Centre Street Bridge, pre 1915
Postcards from the Past, PC 226
Well, after much controversy, many delays and a healthy dose of skepticism, the Peace Bridge is scheduled to officially open this Saturday with a celebration including the blessing of the bridge by a First Nations elder – suitable, as the confluence of these rivers had long been a meeting spot for the people living in this part of the country.
The bridge was designed by Santiago Calatrava, the architect chosen to design the train station which will be part of the rebuilding of the World Trade Center site in New York. He also designed two beautiful bridges that span the River Liffey in Dublin, one of my very favourite cities. Both are named for famous Irish authors (James Joyce and Samuel Beckett) and are beautiful additions to that city. But I digress. Our Calatrava bridge was faced with much nay saying and continual back and forth between proponents of the unique structure and those who felt the money could be better spent. Because I am a history buff, this called to mind the foofaraw over the Centre Street Bridge (of course there has to be a tie to something in the past, right?)

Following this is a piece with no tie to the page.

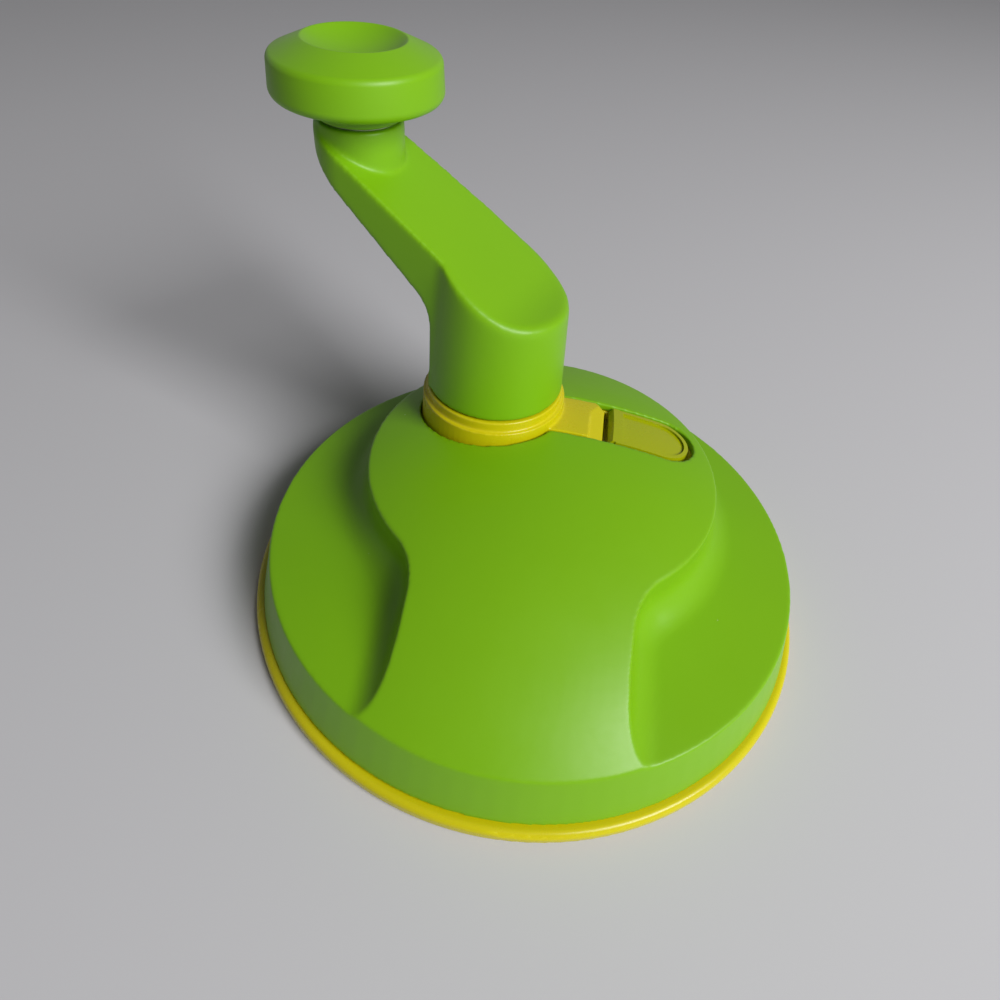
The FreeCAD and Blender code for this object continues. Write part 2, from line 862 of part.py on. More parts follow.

The part of the city north of the Bow had been settled long before it was part of the city. In fact, the area just beyond the Langevin was the red light district for Calgary because it actually fell outside of the jurisdiction of the city police. For people living on the north side of the Bow, it was imperative that they have a decent bridge to cross to the city. The developer of Crescent Heights had built a steel span bridge with wooden approaches. He sold shares in the company and used the bridge as a selling feature for the land that he was developing on the north side of the river. There were other crossings, but the closest bridge was at what is now Kensington, and it was a bit of a hike for people who were coming from Crescent Heights and area. When Crescent Heights was annexed by the city in 1908, many expected that the bridge would also fall under the care and maintenance of the city. The annexation meant that lots were opened up and houses were being built. Construction materials had to be hauled up to the hill, but the Centre Street Bridge Company was still the owner of the structure. The company wanted the city to pay $7,000 for the bridge, what it had cost them to build it. The city refused to pay even $5000. This back and forth went on between the city and the bridge company from 1908 to 1912 when the city finally agreed to buy the bridge for $300. Three years later, the structure would be washed out by one of our regular floods. What was left was sold to the provincial Department of Highways (for $200 more than the city paid the bridge company for it.) Construction had already begun on the new bridge that we all know and love. It was completed in 1916, again, with much controversy surrounding its design and the cost. Some things never change.